Team structures flatten. When a smaller team can process the same document volume that once required a larger group, headcount needs change. Some firms redeploy capacity toward more deals. Others invest in deeper diligence per deal. The optimal approach depends on strategy.
Technology becomes a hiring factor. Professionals who understand AI-enabled workflows, can configure extraction systems, and know how to validate outputs efficiently become more valuable. Conversely, professionals whose value proposition rested on manual processing speed face pressure to adapt.
Process discipline intensifies. Faster timelines leave less room for ad hoc workflows and tribal knowledge. Firms must codify their processes, define clear handoffs, and establish quality checkpoints that function under compressed schedules.
What Comes Next
The compression trend will continue. As AI capabilities improve, as more firms adopt these tools, and as seller expectations adjust to the new normal, timelines will shorten further. The competitive advantage will shift from having AI-enabled workflows (which will become table stakes) to optimizing those workflows for speed, accuracy, and insight.

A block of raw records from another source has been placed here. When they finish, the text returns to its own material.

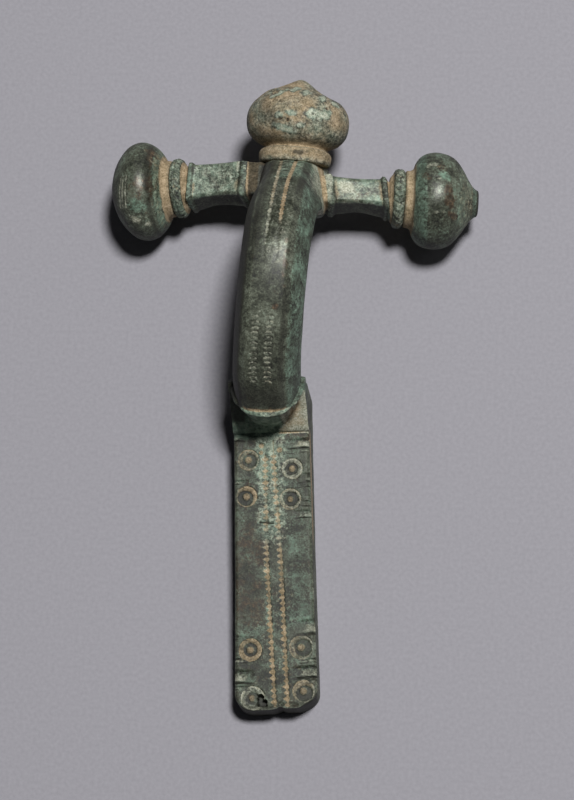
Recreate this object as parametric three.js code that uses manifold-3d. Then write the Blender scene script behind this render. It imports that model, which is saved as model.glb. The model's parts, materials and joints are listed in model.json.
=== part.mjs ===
// A crossbow brooch (crossbow fibula) of cast copper alloy, lying on its back.
// Six pieces: the body, which is bow, crossbar and foot in one casting, three onion-shaped knobs, a hinged
// pin and the rod that the pin turns on.
// Millimetres. X runs along the crossbar, +Y from the foot towards the head knob, +Z away from the wearer.
// While it is built, the crossbar's middle is at X = 0, Y = 0 and the table is at Z = 0.

import * as THREE from "three";
import { mergeVertices } from "three/addons/utils/BufferGeometryUtils.js";
import Module from "manifold-3d";

const wasm = await Module();
wasm.setup();

// ---- driving dimensions ----

const BRONZE = { color: 0x4f5c4c, roughness: 0.45, metalness: 0.3 };
const BRONZE_DARK = { color: 0x4a4538, roughness: 0.5, metalness: 0.35 };
const SEAM = 0.05; // space left where a knob meets the body
const RUNNING_GAP = 0.1; // space around the hinge rod

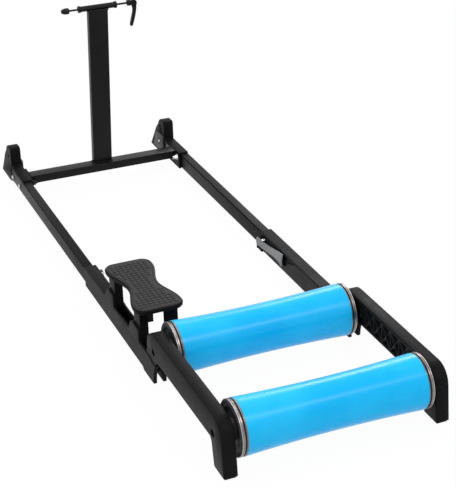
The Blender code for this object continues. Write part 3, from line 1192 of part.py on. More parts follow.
def make_post(axis):
    """Build the leaning post with its welded gussets, and the fork tube that lies in its coped top."""
    frame, reach, lean = post_frame()
    centre = (0.0, FORK_TUBE_Y, FORK_TUBE_Z)
    top = reach - FORK_TUBE_RADIUS * COPE_SHARE
    foot = -POST_DEPTH * math.tan(abs(lean))
    outline = rounded_rectangle((0.0, 0.0), POST_WIDTH, POST_DEPTH, POST_CORNER)
    post = prism("fork_post", [outline], foot, top, "Z", BLACK_PAINT, frame)
    hollow = prism("post_hollow", [rectangle((POST_WALL - POST_WIDTH / 2, POST_WALL - POST_DEPTH / 2),
                                             (POST_WIDTH / 2 - POST_WALL, POST_DEPTH / 2 - POST_WALL))],
                   foot - CUT_PAST, reach - FORK_TUBE_RADIUS - POST_WALL, "Z", None, frame)
    floor = CROSSBAR_TOP + SEAT_GAP
    below = box("below_crossbar_top", (-POST_WIDTH, POST_BASE_Y - POST_WIDTH, CROSSBAR_TOP - POST_WIDTH),
                (POST_WIDTH, POST_BASE_Y + POST_WIDTH, floor))
    cope = turned("post_cope", disc_profile(FORK_TUBE_RADIUS + SEAT_GAP, -POST_WIDTH, POST_WIDTH), centre,
                  "X", SMALL_SEGMENTS, closed=False)
    near = POST_WIDTH / 2 - POST_WALL / 2
    shoulder = reach - FORK_TUBE_RADIUS
    for _, side in SIDES:
        upper = [(near, shoulder), (POST_WIDTH / 2 + TOP_GUSSET, shoulder), (near, shoulder - TOP_GUSSET)]
        join(post, prism("top_gusset", [mirrored(upper, side)], -GUSSET_THICKNESS / 2,
                         GUSSET_THICKNESS / 2, "Y", None, frame))
        lower = [(near, floor), (POST_WIDTH / 2 + BASE_GUSSET, floor), (near, floor + BASE_GUSSET)]
        join(post, prism("base_gusset", [mirrored(lower, side)], POST_BASE_Y - GUSSET_THICKNESS / 2,
                         POST_BASE_Y + GUSSET_THICKNESS / 2, "Y"))
    cut(post, hollow, below, cope)
    attach(post, axis)
    half = FORK_TUBE_LENGTH / 2
    collar = half - FORK_COLLAR_LENGTH
    profile = [(FORK_TUBE_BORE_RADIUS, -half), (FORK_COLLAR_RADIUS, -half), (FORK_COLLAR_RADIUS, -collar),
               (FORK_TUBE_RADIUS, -collar), (FORK_TUBE_RADIUS, collar), (FORK_COLLAR_RADIUS, collar),
               (FORK_COLLAR_RADIUS, half), (FORK_TUBE_BORE_RADIUS, half)]
    attach(turned("fork_tube", profile, centre, "X", SMALL_SEGMENTS, BLACK_PAINT), axis)


# Skewer

def make_skewer():
    """Build the skewer's rod with its eye, the head, the cam pin, the nut and the cam lever."""
    centre = (0.0, FORK_TUBE_Y, FORK_TUBE_Z)
    axis = body_axis("skewer_axis", centre)
    rod = turned("skewer_rod", disc_profile(SKEWER_RADIUS, NUT_OUTER_X + ROD_SETBACK, CAM_X), centre, "X",
                 SCREW_SEGMENTS, STEEL, closed=False)
    eye = prism("rod_eye", [arc((CAM_X, FORK_TUBE_Z), EYE_RADIUS, 0, 330, 11)],
                FORK_TUBE_Y - EYE_THICKNESS / 2, FORK_TUBE_Y + EYE_THICKNESS / 2, "Y")
    pin_hole = turned("eye_hole", disc_profile(CAM_PIN_RADIUS + SEAT_GAP / 2, -CAM_WIDTH, CAM_WIDTH),
                      (CAM_X, FORK_TUBE_Y, FORK_TUBE_Z), "Y", SCREW_SEGMENTS, closed=False)
    join(rod, eye)
    cut(rod, pin_hole)
    attach(rod, axis)
    bore = SKEWER_RADIUS + SEAT_GAP
    head = [(bore, HEAD_INNER_X), (HEAD_RADIUS, HEAD_INNER_X),
            (HEAD_RADIUS, HEAD_OUTER_X - HEAD_CHAMFER_LENGTH),
            (HEAD_RADIUS - HEAD_CHAMFER, HEAD_OUTER_X), (bore, HEAD_OUTER_X)]
    attach(turned("skewer_head", head, centre, "X", SMALL_SEGMENTS, BLACK_PAINT), axis)
    half = CAM_WIDTH / 2 - CAM_PIN_SETBACK
    attach(turned("cam_pin", disc_profile(CAM_PIN_RADIUS, -half, half), (CAM_X, FORK_TUBE_Y, FORK_TUBE_Z),
                  "Y", SCREW_SEGMENTS, STEEL, closed=False), axis)
    nut_axis = body_axis("skewer_nut_axis", (NUT_INNER_X, FORK_TUBE_Y, FORK_TUBE_Z))
    collar_x = NUT_INNER_X - NUT_COLLAR
    nut = [(bore, NUT_INNER_X), (NUT_RADIUS, NUT_INNER_X), (NUT_RADIUS, collar_x),
           (NUT_CONE_RADIUS, collar_x - NUT_SHOULDER),
           (NUT_TIP_RADIUS + NUT_TIP_ROUND, NUT_OUTER_X + NUT_TIP),
           (NUT_TIP_RADIUS, NUT_OUTER_X), (bore, NUT_OUTER_X)]
    attach(turned("skewer_nut", nut, centre, "X", SMALL_SEGMENTS, BLACK_PAINT), nut_axis)
    make_skewer_lever()


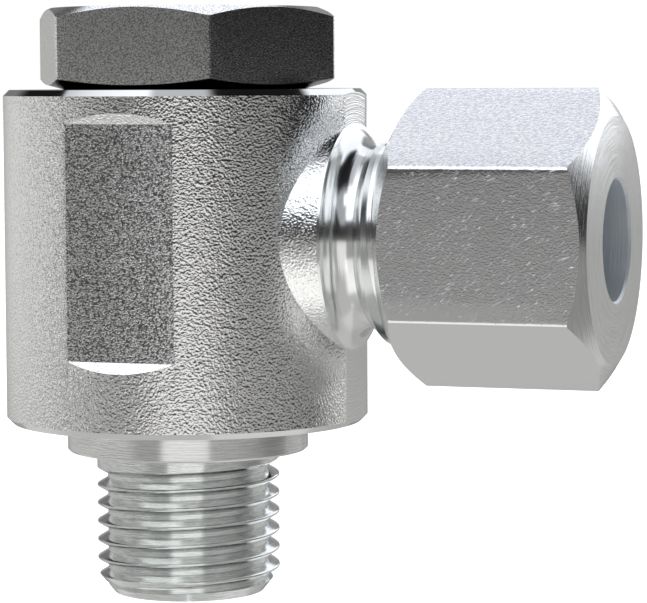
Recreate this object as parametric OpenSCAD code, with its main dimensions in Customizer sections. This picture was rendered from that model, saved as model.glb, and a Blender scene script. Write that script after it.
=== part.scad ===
// Swivel elbow fitting: a hollow bolt clamps a round body to a port, and a union nut
// with a cutting ring holds a tube in the body's side port.
// The bolt's axis is Z, the side port points along +X, and z = 0 is the port face
// that the lower ring rests on. All sizes are in millimetres.

/* [Swivel body] */
// Diameter of the turned body
body_d = 19.7; // [19.5:0.1:20.5]
// Height of the body between its end faces
body_h = 18; // [17.8:0.1:19]
// Chamfer on the body's two end edges
body_chamfer = 0.32; // [0.2:0.02:0.5]
// Distance across the two wrench flats
flat_af = 18.78; // [18.6:0.02:19]
// Height of each wrench flat
flat_h = 12.3; // [10:0.1:13]
// Rise of the sloped ledge at each end of a flat
ledge_rise = 0.56; // [0.4:0.02:0.8]

/* [Side port] */
// Height of the port's axis above the body's lower face
port_height = 10.1; // [9.8:0.1:10.4]
// Distance from the bolt's axis to the machined rim
rim_x = 9.57; // [9.4:0.01:9.7]
// Width of the rim's cylindrical land, which ends in the facing cut's plane
rim_w = 0.14; // [0.05:0.01:0.2]
// Outside diameter of the port thread
port_thread_d = 11.9; // [11.7:0.02:12]
// Height of the rim above the port thread's crests
rim_lip = 0.14; // [0.1:0.01:0.25]
// Taper of the forged boss, from the rim back to the body's wall
boss_taper = 0.19; // [0.1:0.01:0.3]
// Depth of the neck below the port thread's crests
neck_cut = 1.1; // [0.9:0.05:1.2]
// Width of the plain neck
neck_w = 0.16; // [0.1:0.02:0.4]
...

Firms that thrive in this environment will combine technology leverage with disciplined human oversight. They will use the time AI saves not just to bid faster but to diligence deeper, building conviction that survives post-closing scrutiny. They will resist the temptation to let speed substitute for judgment.
Conclusion
AI is compressing CRE deal timelines in ways that reshape competition, seller expectations, and team operations. Tasks that defined the pace of transactions for decades now complete in fractions of their historical duration. This compression creates advantages for early adopters and pressure for those who lag. But speed without accuracy is a liability, not an asset. The firms that benefit most from compressed timelines will be those that use reclaimed time to strengthen their analysis, not just to move faster. The goal is not speed for its own sake. It is better decisions, made with greater confidence, in less time.